Donald Trump feels global repercussions of anti-Muslim remarks

U.S. Republican presidential candidate Donald Trump speaks at a campaign stop in Spencer, Iowa December 5, 2015. © Mark Kauzlarich
US Republican presidential hopeful Donald Trump’s anti-Muslim comments have prompted a political and trade backlash across the globe, from Britain to Israel and the Middle East.

White House 'disqualifies' Trump

White House slams Donald 'Dark Lord' Trump for his comments on muslims in US. Meanwhile his rating soars.

Posted by RT Play on Wednesday, December 9, 2015

More than 370,000 Britons signed a petition calling for Trump to be banned from entering the UK after he suggested Muslims should not be allowed to enter the US, following a mass shooting allegedly carried out by two radicalized Muslims at a care home in California.

Trump advocated a total shutdown of Muslims entering the US “until our country’s representatives can figure out what is going on.”

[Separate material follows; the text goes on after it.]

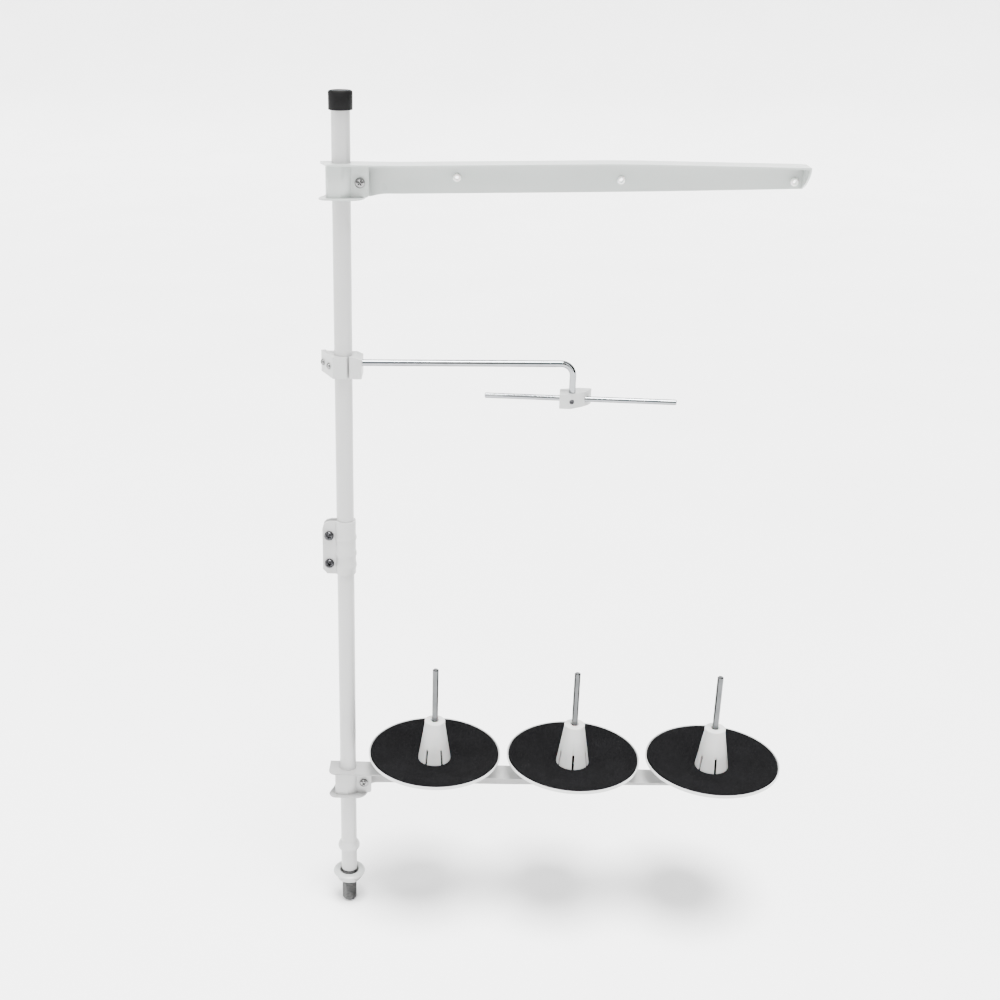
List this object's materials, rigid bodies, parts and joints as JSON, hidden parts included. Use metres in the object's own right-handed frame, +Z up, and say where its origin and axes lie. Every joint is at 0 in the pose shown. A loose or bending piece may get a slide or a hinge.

“Until we are able to determine and understand this problem and the dangerous threat it poses, our country cannot be the victims of horrendous attacks by people that believe only in jihad, and have no sense of reason or respect for human life,” he said.

The remarks led Israeli politicians to follow the British public’s example and pressure their government to exclude Trump. His rant also triggered a chain of stores in the Middle East to stop stocking Trump’s brand of homeware goods.

As well as facing backlash in the Middle East, the property-mogul-turned-politician was also stripped of his honorary degree from Scotland’s Robert Gordon University, and his role as global business ambassador was revoked by First Minister Nicola Sturgeon.

Despite protests within the Knesset, Trump is still expected to meet Israeli Prime Minister Benjamin Netanyahu on December 28.

British Chancellor George Osborne said the presidential hopeful would not be barred from entering the UK. Speaking to the House of Commons on Wednesday he said the best way to deal with Trump is with effective debate and “robust” discussion.

Trump’s remarks have been condemned by the White House, US congressional leaders, the United Nations, the prime ministers of France and Britain, and a wide array of human and civil rights groups.

The British petition, which quickly gathered the 100,000 signatures required for Parliament to consider it for debate, said the move could be justified because Trump is preaching hate-speech.

“The UK has banned entry to many individuals for hate speech,” the petition points out.

If the United Kingdom is to continue applying the ‘unacceptable behavior’ criteria to those who wish to enter its borders, it must be fairly applied to the rich as well as poor, and the weak as well as powerful.”

In Israel, politicians from the left and right, as well as Israeli Arabs, condemned the remarks, saying Trump should be banned.

Omer Bar-Lev of the main center-left opposition party, the Zionist Union, branded Trump a “racist” on Twitter.

Energy Minister Yuval Steinitz told an Israeli radio station Trump’s comments amounted to “ostracism” of Muslims.

“I recommend fighting terrorist and extremist Islam, but I would not declare a boycott of, ostracism against or war on Muslims in general,” he said.

Prime Minister Netanyahu also rejected the comments.

The prime minister rejects the recent comments by Donald Trump with regard to Muslims. Israel respects all religions and diligently guards the rights of its citizens,” a statement from Netanyahu’s office said.